神に背き逆らい、罪を犯していた人たち、自分の人生の歩みの中で、自分たちが罪を犯しているという自覚もないままに生きてしまっていた。しかし、それでいいとは思っていなかった人たち、自分の中に満たされないものを抱えて、不安の中で生きていた人たちに荒れ野でのヨハネの叫びが心の奥に響いたからこそユダヤの全地方から多くの人たちが集まってきたということなのです。罪の赦しが欲しいと彼らは心の底から思ったことでしょう。自分たちが抱えている原因不明の、何かわからないけれども、不安感や苦しみ悩みにとらわれてしまっている。その原因が、おそらくは自分たちが抱えている罪がその原因になっている。だから自分たちが救われるためには、罪の赦しが必要なのだ、と多くの人たちが心の底から思ったのではないでしょうか。わたしたちは神様の教えに従って生きようと思いながらも、どうしても神様に背き逆らってしまう、そういう性質を持っています。それは、自分で自分を救うことができない状態ということです。そうであるならば、だれかに救ってもらうしかない、悔い改めることができるようにしてもらう他はない。自分で自分を救うことは、わたしたちには決してできないのです。そこで、このときに洗礼者ヨハネが現れて、罪の赦しを得させる悔い改めのしるしとして洗礼を授けていました。多くの人たちがヨハネの呼びかけに応えて集まった。そこでヨハネは、7節8節にありますように「彼はこう宣べ伝えた。『わたしよりも優れた方が、後から来られる。わたしは、かがんでその方の履物のひもを解く値打ちもない。わたしは水であなたたちに洗礼を授けたが、その方は聖霊で洗礼をお授けになる。』」と語ったのです。「履物のひもを解く」と言うのは当時奴隷の仕事でした。わたしはあなたたちに、罪の赦しを得させるために、悔い改めの洗礼を授けたけれども、わたしの後に、わたしよりも優れた方がいらっしゃる。その方はわたしがかがんでその方の履物のひもを解く値打ちもないお方なのだ。そのお方こそ、救い主イエス・キリストである。そのお方のことを彼は指さしているのです。そのお方は聖霊で洗礼をお授けになります。ヨハネは水で洗礼を授けたのですが、イエス・キリストが来られて、聖霊によって洗礼を授けになる。この後のところの9節11節にありますが、イエス・キリストがナザレからいらっしゃって、ヨハネから洗礼を受けられた。その洗礼を受けた後、聖霊が鳩のようにイエス・キリストの上に下ってくる。そのとき、「あなたはわたしの愛する子、わたしの心に適う者」という声が天から聴こえたとあります。本来なら罪の赦しを受ける必要はないお方がわたしたちの罪を背負って洗礼を受けられた。そのお方が今度は聖霊によってわたしたちに洗礼をお授けくださるとヨハネは語るのです。

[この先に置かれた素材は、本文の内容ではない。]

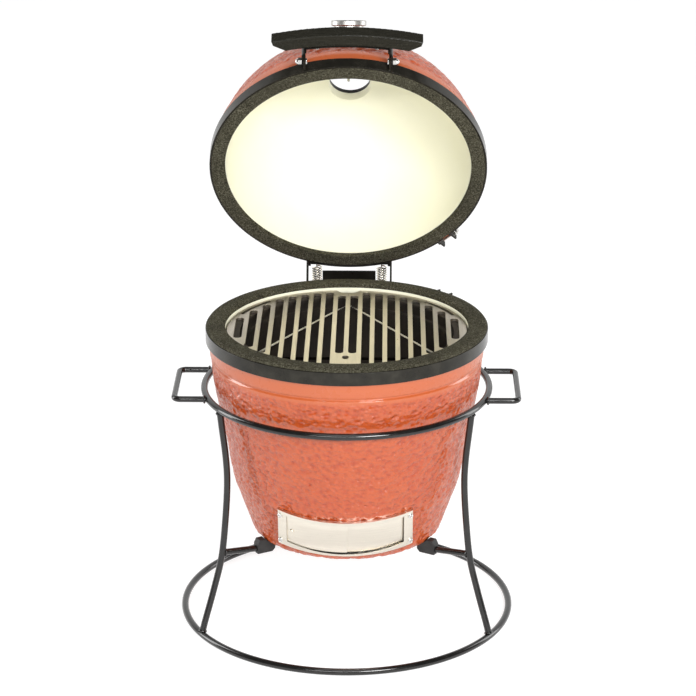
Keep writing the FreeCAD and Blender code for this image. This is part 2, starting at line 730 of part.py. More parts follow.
def thermometer():
    """Name and shape of each thermometer piece, before it is placed."""
    body = turn_poly([(0, -26), (5.2, -26), (5.2, 1.6), (11, 1.6), (13, 5.0), (21.4, 9.0),
                      (21.4, 16.0), (0, 16.0)])
    body = body.cut(Part.makeCylinder(1.85, 40, V(0, 0, -27)))
    bezel = turn_poly([(21.5, 12.6), (24.2, 12.6), (25.6, 14.0), (25.6, 19.6), (24.2, 21.0),
                       (21.4, 20.4), (21.4, 19.9), (22.5, 19.9), (22.5, 16.02), (21.5, 16.02)])
    dial = Part.makeCylinder(22.4, 0.9, V(0, 0, 16.05))
    needle = fuse([Part.makeCylinder(2.4, 1.2, V(0, 0, 17.0)),
                   box(-0.7, 0.7, -5.0, 17.0, 17.0, 17.7)])
    needle.rotate(V(0, 0, 0), V(0, 0, 1), 128.0)
    glass = Part.makeCylinder(22.4, 1.3, V(0, 0, 18.5))
    probe = fuse([Part.makeCylinder(1.8, 82, V(0, 0, -66)), Part.makeSphere(1.8, V(0, 0, -66))])
    nut = hexagon(17.0, (0, 0, -26), (0, 0, -20)).cut(Part.makeCylinder(5.22, 10, V(0, 0, -28)))
    return {"thermometer_body": body.cut(probe), "thermometer_bezel": bezel,
            "thermometer_dial": dial, "thermometer_needle": needle,
            "thermometer_glass": glass, "thermometer_probe": probe, "thermometer_nut": nut}


# ---- top vent, built on the shut lid ----

VENT_Z = LID_Z + 199.52
PIVOT = (-31.0, 44.0)


def vent_base():
    """Cast ring on the chimney with a pivot boss."""
    low = VENT_Z
    body = turn_poly([(CHIMNEY_R + 0.2, low), (47.0, low), (47.0, low + 5.5), (45.5, low + 7.0),
                      (CHIMNEY_R + 0.2, low + 7.0)])
    boss = Part.makeCylinder(8.0, 7.0, V(PIVOT[0], PIVOT[1], low))
    web = box(-6, 6, 38, math.hypot(*PIVOT), low, low + 7.0)
    web.rotate(V(0, 0, 0), V(0, 0, 1), math.degrees(math.atan2(-PIVOT[0], PIVOT[1])))
    body = fuse([body, boss, web])
    body = body.cut(Part.makeCylinder(CHIMNEY_R + 0.2, 40, V(0, 0, low - 10)))
    return body.cut(Part.makeCylinder(3.0, 20, V(PIVOT[0], PIVOT[1], low - 2)))


def vent_pivot():
    """Shouldered pin the vent disc turns on."""
    low = VENT_Z
    x, y = PIVOT
    return fuse([Part.makeCylinder(3.0, 13.6, V(x, y, low + 0.2)),
                 Part.makeCylinder(5.6, 2.4, V(x, y, low + 11.6))])


def vent_disc():
    """Swing disc, shown swung clear of the chimney."""
    low = VENT_Z + 7.3
    disc = Part.makeCylinder(43.0, 4.0, V(0, 0, low))
    disc = disc.makeChamfer(1.0, [e for e in disc.Edges if e.BoundBox.ZMin > low + 3.9])
    ear = Part.makeCylinder(8.0, 4.0, V(PIVOT[0], PIVOT[1], low))
    arm = box(-6, 6, 30, math.hypot(*PIVOT), low, low + 4.0)
    arm.rotate(V(0, 0, 0), V(0, 0, 1), math.degrees(math.atan2(-PIVOT[0], PIVOT[1])))
    body = fuse([disc, ear, arm]).cut(Part.makeCylinder(3.08, 12, V(PIVOT[0], PIVOT[1], low - 2)))
    body = body.cut(Part.makeCylinder(2.5, 12, V(0, 0, low - 2)))
    body.rotate(V(PIVOT[0], PIVOT[1], 0), V(0, 0, 1), -90.0)
    return body


def vent_knob():
    """Turned knob on the vent disc."""
    low = VENT_Z + 7.3
    knob = turn_poly([(0, low + 0.2), (2.48, low + 0.2), (2.48, low + 4.02), (6.0, low + 4.02),
                      (5.0, low + 8.5), (8.5, low + 12.0), (9.0, low + 16.5), (6.5, low + 19.5),
                      (0, low + 20.5)])
    knob.rotate(V(PIVOT[0], PIVOT[1], 0), V(0, 0, 1), -90.0)
    return knob


def build():
    """Make every piece in its rest place."""
    bowl = ceramic_bowl()
    base_leg = leg()
    base_strut = strut()
    base_bumper = bumper(bowl)
    add("base_ring", base_ring())
    add("upper_ring", upper_ring())
    for name, angle in zip(("front_left", "front_right", "rear"), LEG_ANGLES):
        add("leg_" + name, around(base_leg, angle))
        add("strut_" + name, around(base_strut, angle))
        add("bumper_" + name, around(base_bumper, angle))
    add("carry_handle_right", carry_handle())
    add("carry_handle_left", mirror_x(carry_handle()))

    frame = draft_frame(bowl)
    for x, t in SCREW_SPOTS:
        hole = plate_screw(x, t, 0.02)
        bowl = bowl.cut(hole)
        frame = frame.cut(hole)
    add("ceramic_bowl", bowl)
    add("bowl_band", clamp_band(BAND_Z[0], BAND_Z[1], 42.5))
    add("bowl_band_bolt", clamp_bolt(BAND_Z[0], BAND_Z[1], 42.5))
    add("bowl_gasket", bowl_gasket())
    add("firebox", firebox())
    add("fire_ring", fire_ring())
    add("charcoal_grate", charcoal_grate())
    add("wire_rack", wire_rack())
    add("cooking_grate", cooking_grate())
    add("draft_frame", frame)
    add("draft_fixed_panel", draft_fixed_panel())
    add("draft_door", draft_door())
    add("draft_screws", Part.makeCompound([plate_screw(x, t) for x, t in SCREW_SPOTS]))

    add("hinge_base", hinge_base())
    add("hinge_bolts", Part.makeCompound([hinge_bolt(-1), hinge_bolt(1)]))
    nuts = [acorn_nut(side * 64.7, HINGE_Y, HINGE_Z, side, 12.0, 4.02) for side in (-1, 1)]
    add("hinge_nuts", Part.makeCompound(nuts))
    add("hinge_spring_left", hinge_spring(-1))
    add("hinge_spring_right", hinge_spring(1))

    lid_band = (LID_Z + 0.9, LID_Z + 19.0, 45.0)
    dome = ceramic_dome().cut(thermo_hole())
    add("ceramic_dome", opened(dome))
    add("dome_gasket", opened(dome_gasket()))
    add("dome_band", opened(dome_band(45.0)))
    add("dome_band_bolt", opened(clamp_bolt(*lid_band)))
    add("hinge_lid_bracket", opened(hinge_lid_bracket()))
    add("lift_handle", opened(handle_board()))
    add("handle_bracket", opened(handle_bracket()))
    add("handle_bolts", opened(handle_bolts()))
    add("handle_screws", opened(handle_screws()))
    caps = [acorn_nut(side * 64.0, -203.5, LID_Z + 10, side, 10.0, 3.0) for side in (-1, 1)]
    add("handle_nuts", opened(Part.makeCompound(caps)))
    for name, shape in thermometer().items():
        add(name, thermo_place(shape))
    add("vent_base", opened(vent_base()))
    add("vent_pivot", opened(vent_pivot()))
    add("vent_disc", opened(vent_disc()))
    add("vent_knob", opened(vent_knob()))


def export():
    """Write one file for each node."""
    os.makedirs("parts", exist_ok=True)
    for name, shape in nodes.items():
        shape.exportStep("parts/%s.step" % name)
        print("%-22s solids %d valid %s vol %.0f" %
              (name, len(shape.Solids), shape.isValid(), shape.Volume))


build()
export()
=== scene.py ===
import json
import math

import bmesh
import bpy
from mathutils import Matrix, Vector


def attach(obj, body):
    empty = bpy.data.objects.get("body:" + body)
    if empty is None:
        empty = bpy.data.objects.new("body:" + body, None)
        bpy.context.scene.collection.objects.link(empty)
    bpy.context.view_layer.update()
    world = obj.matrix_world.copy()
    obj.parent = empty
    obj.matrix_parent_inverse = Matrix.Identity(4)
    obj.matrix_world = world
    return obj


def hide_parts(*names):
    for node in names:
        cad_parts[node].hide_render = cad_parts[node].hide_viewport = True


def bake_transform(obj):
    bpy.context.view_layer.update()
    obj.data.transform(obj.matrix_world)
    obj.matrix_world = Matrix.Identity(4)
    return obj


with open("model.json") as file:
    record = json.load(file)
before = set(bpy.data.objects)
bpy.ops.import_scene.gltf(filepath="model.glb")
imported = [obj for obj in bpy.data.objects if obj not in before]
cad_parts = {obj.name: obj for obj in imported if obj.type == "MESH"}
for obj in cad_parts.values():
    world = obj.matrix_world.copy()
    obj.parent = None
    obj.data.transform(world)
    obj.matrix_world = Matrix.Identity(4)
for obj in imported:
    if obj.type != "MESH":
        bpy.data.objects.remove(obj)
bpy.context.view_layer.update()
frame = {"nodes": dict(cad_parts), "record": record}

MM = 0.001
NODES = frame["nodes"]
RECORD = frame["record"]
BODY = {n: b for b, names in RECORD["behaviour"]["bodies"].items() for n in names}
SLOT = {s["node"]: s["material_slot"] for s in RECORD["subparts"]}

# ---- sizes shared by the made pieces, in millimetres ----
LID_PLANE = 443.0          # the lid's opening plane when it is shut
HINGE = (223.1, 418.3)     # depth and height of the lid's axis
OPEN = math.radians(61.56)  # the lid stands this far open at rest
LID_TURN = (Matrix.Translation((0, HINGE[0] * MM, HINGE[1] * MM))
            @ Matrix.Rotation(-OPEN, 4, "X")
            @ Matrix.Translation((0, -HINGE[0] * MM, -HINGE[1] * MM)))
GLAZE_CELL = 9.5           # width of one dimple in the glaze
GLAZE_DEPTH = 2.0
SHELL_COLUMNS = 480

# radius and height of the rings and of corners in the bowl's wall
BASE_RING = (239.0, 5.0)
UPPER_RING = (205.0, 345.0)
WALL_FOOT = (137.2, 134.5)
WINDOW_LOW = (143.42, 152.0)
WINDOW_HIGH = (154.80, 184.0)
WALL_KNEE = (163.8, 209.3)

HANDLE_ROOT = 61           # a hand loop's ends lie this far before and behind its middle
SPRING_X = 48.8
SPRING_Y = 249.0

# the draft plate leans with the wall it is screwed to
PLATE_R = 168.0            # it is rolled to this radius
PLATE_LEAN = math.atan((WALL_KNEE[0] - WALL_FOOT[0]) / (WALL_KNEE[1] - WALL_FOOT[1]))
PLATE_TURN = Matrix.Translation((0, 0.0097094, 0.22279)) @ Matrix.Rotation(PLATE_LEAN, 4, "X")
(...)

 神様に背き逆らってばかりいるわたしたちが、悔い改めることができるのは神様の恵みによってです。わたしたちが聖霊による洗礼を授けられることによって、そのことにあずかることによって、わたしたちが本当の意味での悔い改めをすることができるのです。そして、罪の赦しをいただける。神の救いにあずかることができるのです。

 本日の聖書箇所の最初の1節に、「神の子イエス・キリストの福音の初め。」とあります。福音というのは、「良い知らせ」「喜びの知らせ」、英語で言えば「good news」ということです。そしてこのマルコによる福音書のこの後からずっと終わりまで記されていますが、その全体が福音なのです。そしてさらに言うと、イエス・キリストそのお方そのものが福音なのです。福音の内容というのは、イエス・キリストその方であるということでもあるのです。その喜びの知らせを、わたしたちは一人でも多くの人々に伝えていく、その務めがわたしたちには与えられております。わたしたちが福音を聴いて、救いの道を歩む。しかし、そのことだけに満足するのではなくて、わたしたちの身の回りの人、ひとりでも多くの人たちにその喜びの知らせ、福音を伝えていく。そのことができるように、わたしたちはこれからもひたすらに神様に祈り願ってまいりましょう。